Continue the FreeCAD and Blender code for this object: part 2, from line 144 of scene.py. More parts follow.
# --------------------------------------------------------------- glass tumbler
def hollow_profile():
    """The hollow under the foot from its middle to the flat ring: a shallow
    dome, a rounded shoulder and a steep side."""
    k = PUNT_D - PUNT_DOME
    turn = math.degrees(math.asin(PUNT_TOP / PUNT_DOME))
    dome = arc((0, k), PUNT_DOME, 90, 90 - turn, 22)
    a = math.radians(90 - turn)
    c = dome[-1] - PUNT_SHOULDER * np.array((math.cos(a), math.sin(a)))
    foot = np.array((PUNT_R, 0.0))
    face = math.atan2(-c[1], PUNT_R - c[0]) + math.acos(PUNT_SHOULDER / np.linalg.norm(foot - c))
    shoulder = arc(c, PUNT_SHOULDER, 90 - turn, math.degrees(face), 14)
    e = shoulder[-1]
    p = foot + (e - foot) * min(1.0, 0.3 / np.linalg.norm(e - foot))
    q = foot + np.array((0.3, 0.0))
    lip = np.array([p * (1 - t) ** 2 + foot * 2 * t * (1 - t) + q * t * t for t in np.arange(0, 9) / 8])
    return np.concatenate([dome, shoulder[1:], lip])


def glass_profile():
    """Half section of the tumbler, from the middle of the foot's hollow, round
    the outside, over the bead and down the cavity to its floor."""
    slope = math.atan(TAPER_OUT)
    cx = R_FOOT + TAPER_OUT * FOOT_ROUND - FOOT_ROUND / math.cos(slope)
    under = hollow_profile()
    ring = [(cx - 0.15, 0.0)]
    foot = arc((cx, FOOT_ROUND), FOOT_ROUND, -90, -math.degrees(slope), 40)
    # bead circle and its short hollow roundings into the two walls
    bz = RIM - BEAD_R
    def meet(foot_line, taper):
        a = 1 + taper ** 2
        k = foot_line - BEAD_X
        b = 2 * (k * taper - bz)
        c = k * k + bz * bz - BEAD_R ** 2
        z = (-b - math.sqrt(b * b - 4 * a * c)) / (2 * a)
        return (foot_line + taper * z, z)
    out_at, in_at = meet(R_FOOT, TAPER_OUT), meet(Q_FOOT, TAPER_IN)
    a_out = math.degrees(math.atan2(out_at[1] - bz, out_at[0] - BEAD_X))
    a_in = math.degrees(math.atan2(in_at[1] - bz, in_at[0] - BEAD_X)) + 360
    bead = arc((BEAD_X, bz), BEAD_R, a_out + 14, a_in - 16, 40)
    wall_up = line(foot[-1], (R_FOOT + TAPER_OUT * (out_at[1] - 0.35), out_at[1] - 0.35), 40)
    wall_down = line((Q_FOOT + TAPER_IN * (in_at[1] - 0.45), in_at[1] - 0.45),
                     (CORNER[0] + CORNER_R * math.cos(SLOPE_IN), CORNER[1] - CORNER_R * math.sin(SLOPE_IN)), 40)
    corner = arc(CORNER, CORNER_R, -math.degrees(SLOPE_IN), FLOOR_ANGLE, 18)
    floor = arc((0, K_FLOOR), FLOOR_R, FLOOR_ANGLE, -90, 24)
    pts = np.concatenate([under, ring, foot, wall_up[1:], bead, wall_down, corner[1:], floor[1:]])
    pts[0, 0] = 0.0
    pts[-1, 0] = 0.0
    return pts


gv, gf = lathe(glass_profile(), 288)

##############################

REQUIRED TASK:
Pick out and copy the lines of the material that include the word "from".

COMPLETED TASK:
Continue the FreeCAD and Blender code for this object: part 2, from line 144 of scene.py. More parts follow.
    """The hollow under the foot from its middle to the flat ring: a shallow
    """Half section of the tumbler, from the middle of the foot's hollow, round